Wiersz jest bogaty w liczne metafory, a cały opis świata otaczającego podróżującą Maryję na księżycu czy lwie wyróżnia się niezwykłością. Drzewa, kwiaty i ptaki, które zostały w wierszu Herberta upersonifikowane, oddają cześć „żonie cieśli”.
Dodatkowo w utworze obserwujemy dialog z tradycją, gdzie poeta nawiązuje do sztuki, szczególnie do średniowiecznych manuskryptów przedstawiających Maryję w otoczeniu roślin i zwierząt, podróżującą na lwie. Herbert korzysta z motywu sztuki, lecz nadaje temu obrazowi nowy, niejednoznaczny kontekst. Maryja jednocześnie jest podniesiona do rangi wyjątkowej, z towarzyszeniem niezwykłych zjawisk, jak i pozostaje bliska ludziom. To „żona cieśli”, zwyczajna kobieta, witająca ludzi życzliwym słowem: „dzień dobry”. Jej dobroć i świętość są tak ogromne, że dziki i drapieżny lew zostaje oswojony, przypominając psa, który wącha drzewa i szuka czegoś dobrego, choć sam jest „nieludzko dobry”.
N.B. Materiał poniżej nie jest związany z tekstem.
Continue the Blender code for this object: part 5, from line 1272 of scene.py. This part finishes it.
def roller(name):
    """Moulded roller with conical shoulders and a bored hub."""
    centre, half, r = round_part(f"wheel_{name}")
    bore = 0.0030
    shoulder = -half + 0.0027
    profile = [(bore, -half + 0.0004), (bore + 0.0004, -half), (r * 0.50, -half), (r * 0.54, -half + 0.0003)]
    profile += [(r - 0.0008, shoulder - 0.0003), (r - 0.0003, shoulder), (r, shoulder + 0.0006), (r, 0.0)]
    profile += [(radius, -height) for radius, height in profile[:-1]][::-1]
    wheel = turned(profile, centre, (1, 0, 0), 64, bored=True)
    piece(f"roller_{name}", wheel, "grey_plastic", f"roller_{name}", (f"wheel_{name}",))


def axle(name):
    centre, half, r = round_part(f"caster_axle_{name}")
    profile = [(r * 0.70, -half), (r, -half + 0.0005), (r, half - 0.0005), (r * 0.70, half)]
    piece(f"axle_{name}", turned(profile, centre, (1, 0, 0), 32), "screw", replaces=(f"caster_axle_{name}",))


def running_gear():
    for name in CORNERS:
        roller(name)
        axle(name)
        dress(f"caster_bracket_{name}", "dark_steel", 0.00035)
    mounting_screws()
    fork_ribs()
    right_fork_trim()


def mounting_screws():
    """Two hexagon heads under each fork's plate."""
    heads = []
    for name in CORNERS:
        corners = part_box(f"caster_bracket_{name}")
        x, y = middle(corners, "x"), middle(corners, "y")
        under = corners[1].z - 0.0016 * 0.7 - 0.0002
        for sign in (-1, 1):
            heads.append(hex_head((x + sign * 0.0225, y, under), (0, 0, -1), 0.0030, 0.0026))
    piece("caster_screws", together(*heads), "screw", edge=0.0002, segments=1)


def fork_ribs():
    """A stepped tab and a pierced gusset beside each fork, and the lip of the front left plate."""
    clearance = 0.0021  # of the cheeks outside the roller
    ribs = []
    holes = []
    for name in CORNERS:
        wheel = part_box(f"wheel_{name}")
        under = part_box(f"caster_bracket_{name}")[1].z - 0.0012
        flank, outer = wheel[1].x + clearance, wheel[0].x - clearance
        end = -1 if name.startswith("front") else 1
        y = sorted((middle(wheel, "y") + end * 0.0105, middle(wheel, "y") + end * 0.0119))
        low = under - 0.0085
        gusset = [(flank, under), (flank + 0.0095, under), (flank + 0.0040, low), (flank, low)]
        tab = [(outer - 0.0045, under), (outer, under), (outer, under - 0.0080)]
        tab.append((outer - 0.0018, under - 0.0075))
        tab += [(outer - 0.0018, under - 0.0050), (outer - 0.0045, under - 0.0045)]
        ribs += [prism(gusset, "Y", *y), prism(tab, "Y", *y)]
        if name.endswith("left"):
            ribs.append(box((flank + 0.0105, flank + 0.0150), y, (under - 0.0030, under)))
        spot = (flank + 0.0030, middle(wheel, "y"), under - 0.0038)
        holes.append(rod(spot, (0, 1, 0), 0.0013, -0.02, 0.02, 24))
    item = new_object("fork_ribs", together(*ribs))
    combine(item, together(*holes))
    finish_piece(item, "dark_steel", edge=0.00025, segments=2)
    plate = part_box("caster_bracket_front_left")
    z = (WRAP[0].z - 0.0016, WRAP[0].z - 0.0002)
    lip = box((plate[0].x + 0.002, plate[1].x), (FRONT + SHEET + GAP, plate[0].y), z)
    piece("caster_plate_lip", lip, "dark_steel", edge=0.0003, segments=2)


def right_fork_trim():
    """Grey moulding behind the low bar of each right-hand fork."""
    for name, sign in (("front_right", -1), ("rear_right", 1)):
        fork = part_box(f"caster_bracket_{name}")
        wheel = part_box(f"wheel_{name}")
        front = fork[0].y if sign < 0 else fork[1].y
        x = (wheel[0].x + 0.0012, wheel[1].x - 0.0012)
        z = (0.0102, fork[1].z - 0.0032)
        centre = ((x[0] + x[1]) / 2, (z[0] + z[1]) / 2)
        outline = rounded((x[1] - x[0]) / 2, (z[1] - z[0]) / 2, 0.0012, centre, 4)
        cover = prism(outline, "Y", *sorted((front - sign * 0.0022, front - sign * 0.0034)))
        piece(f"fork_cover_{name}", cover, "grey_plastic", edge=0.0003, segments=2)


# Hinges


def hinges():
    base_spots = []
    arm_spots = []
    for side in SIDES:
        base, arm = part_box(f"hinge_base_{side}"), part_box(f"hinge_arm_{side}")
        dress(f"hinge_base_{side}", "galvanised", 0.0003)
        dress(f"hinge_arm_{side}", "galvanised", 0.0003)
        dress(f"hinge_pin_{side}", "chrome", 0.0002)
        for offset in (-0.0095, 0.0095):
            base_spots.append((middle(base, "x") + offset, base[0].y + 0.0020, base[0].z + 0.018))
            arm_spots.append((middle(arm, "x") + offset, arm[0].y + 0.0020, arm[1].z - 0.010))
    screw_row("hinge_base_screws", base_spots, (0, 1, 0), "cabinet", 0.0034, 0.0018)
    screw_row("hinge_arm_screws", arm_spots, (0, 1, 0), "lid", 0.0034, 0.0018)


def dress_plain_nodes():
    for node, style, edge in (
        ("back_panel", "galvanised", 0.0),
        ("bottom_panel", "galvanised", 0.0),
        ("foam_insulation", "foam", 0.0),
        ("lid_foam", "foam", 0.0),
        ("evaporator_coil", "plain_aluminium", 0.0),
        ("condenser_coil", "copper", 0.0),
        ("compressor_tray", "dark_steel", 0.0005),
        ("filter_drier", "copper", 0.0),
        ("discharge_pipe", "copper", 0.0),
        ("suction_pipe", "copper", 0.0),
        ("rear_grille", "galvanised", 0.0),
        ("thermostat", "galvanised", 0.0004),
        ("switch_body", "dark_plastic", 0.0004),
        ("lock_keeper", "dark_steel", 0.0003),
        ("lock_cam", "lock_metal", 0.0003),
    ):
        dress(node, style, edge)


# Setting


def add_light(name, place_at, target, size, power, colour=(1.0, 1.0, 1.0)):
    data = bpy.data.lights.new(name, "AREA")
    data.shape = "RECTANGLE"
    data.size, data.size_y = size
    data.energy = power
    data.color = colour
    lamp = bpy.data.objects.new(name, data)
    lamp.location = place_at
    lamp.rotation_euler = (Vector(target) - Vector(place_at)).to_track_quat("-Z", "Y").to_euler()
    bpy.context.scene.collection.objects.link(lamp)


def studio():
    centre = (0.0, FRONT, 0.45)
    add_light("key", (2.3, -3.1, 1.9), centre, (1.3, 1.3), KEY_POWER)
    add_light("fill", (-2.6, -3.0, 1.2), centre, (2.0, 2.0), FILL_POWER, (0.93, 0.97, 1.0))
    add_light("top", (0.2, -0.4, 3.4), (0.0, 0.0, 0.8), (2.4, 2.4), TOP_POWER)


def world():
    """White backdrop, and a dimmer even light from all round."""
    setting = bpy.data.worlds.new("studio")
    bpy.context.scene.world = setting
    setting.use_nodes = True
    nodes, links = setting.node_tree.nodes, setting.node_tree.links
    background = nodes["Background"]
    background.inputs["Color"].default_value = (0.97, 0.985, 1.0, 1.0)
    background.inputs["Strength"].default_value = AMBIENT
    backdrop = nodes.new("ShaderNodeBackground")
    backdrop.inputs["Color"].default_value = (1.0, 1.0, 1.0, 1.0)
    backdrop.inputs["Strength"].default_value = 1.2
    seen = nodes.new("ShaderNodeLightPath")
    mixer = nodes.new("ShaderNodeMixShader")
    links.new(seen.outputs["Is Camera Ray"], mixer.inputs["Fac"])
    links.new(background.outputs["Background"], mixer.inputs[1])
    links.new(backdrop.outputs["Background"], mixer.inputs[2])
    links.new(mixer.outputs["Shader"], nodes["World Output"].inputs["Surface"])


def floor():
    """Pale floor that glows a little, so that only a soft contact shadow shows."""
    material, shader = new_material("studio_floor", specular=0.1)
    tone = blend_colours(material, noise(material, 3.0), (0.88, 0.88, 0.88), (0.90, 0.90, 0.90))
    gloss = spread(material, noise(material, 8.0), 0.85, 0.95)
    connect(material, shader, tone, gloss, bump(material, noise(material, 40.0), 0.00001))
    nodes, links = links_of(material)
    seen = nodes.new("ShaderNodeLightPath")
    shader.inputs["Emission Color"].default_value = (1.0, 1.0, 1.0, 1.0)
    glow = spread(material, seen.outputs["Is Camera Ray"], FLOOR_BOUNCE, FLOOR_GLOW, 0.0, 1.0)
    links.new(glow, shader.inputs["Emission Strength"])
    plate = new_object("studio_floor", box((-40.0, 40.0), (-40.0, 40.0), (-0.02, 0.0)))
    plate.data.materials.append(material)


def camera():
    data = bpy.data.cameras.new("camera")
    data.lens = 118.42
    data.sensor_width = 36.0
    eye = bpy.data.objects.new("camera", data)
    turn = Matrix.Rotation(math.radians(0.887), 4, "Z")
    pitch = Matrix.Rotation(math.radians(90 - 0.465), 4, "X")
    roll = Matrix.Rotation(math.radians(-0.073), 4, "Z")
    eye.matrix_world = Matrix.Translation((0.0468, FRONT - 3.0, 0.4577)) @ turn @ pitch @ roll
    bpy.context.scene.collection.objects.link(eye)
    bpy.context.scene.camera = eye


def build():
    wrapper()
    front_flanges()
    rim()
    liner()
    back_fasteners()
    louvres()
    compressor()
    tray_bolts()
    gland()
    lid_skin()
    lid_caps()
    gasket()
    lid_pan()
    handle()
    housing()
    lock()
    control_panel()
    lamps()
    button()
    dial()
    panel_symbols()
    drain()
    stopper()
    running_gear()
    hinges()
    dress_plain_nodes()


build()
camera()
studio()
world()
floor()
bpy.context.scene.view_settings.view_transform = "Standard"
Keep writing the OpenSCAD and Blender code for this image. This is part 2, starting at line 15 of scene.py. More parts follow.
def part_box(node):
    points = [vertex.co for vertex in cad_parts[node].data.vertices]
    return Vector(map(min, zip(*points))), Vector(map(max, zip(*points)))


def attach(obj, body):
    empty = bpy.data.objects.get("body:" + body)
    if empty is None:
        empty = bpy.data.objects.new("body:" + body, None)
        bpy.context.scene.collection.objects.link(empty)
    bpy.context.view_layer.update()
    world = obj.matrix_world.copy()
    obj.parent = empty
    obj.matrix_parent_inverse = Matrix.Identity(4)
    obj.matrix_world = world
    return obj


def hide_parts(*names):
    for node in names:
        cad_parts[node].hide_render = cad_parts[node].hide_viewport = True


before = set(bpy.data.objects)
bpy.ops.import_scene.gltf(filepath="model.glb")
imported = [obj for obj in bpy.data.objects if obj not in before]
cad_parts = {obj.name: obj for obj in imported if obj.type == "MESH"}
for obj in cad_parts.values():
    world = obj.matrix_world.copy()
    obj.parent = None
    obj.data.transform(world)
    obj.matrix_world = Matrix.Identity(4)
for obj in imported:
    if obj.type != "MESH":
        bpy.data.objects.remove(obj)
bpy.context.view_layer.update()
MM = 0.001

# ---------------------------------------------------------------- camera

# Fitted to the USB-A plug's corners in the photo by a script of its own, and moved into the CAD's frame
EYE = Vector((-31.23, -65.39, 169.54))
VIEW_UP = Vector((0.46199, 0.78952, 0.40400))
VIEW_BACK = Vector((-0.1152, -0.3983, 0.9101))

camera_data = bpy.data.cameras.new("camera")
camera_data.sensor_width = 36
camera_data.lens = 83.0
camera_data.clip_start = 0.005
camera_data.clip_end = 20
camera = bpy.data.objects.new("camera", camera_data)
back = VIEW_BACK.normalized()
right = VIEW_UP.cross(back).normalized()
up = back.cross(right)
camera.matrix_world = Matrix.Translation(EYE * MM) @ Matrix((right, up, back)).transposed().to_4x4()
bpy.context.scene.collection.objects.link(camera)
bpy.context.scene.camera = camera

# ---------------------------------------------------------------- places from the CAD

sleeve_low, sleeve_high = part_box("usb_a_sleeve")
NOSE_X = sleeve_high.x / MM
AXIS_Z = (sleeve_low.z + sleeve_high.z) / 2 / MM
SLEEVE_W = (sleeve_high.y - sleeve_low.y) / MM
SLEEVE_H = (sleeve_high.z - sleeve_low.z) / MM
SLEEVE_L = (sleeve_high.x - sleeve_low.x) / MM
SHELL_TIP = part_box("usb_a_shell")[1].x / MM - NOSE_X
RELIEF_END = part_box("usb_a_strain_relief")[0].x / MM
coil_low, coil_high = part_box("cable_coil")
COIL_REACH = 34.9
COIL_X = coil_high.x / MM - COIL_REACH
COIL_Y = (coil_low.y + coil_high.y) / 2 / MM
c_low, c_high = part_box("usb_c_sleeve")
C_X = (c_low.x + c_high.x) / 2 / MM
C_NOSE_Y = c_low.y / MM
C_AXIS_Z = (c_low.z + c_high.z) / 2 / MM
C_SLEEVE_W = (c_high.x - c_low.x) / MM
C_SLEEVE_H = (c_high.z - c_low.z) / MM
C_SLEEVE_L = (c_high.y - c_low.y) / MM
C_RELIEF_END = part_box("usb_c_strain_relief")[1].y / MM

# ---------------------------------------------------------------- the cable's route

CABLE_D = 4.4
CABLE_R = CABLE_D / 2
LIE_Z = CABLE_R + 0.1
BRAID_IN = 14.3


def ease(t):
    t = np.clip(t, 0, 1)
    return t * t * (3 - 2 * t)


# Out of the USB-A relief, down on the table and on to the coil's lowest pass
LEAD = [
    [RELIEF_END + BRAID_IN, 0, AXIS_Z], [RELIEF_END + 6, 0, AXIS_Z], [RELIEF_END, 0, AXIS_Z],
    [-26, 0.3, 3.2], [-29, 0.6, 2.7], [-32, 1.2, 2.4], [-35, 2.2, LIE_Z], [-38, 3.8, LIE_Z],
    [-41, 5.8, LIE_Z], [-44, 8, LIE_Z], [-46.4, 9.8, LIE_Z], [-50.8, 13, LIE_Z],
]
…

W wierszu obecne są także zabawy językowe, w których poeta posługuje się środkami językowymi, przypominającymi prosty, ludowy język: „wołają ptacy”, „nieludzko dobry”, oraz stosuje porównania, które ze względu na swoją niewyszukaną formę kojarzą się z ludowymi wyobrażeniami: „tłusty jak karp i błyszczący jak talerz golibrody”.
Wiersz „Madonna z lwem” Zbigniewa Herberta reprezentuje orientacje poetyckie opisane przez Kisiela, zwłaszcza poezję lingwistyczną i „wyzwoloną wyobraźnię”, dzięki świadomemu używaniu języka oraz kreacji surrealistycznych obrazów.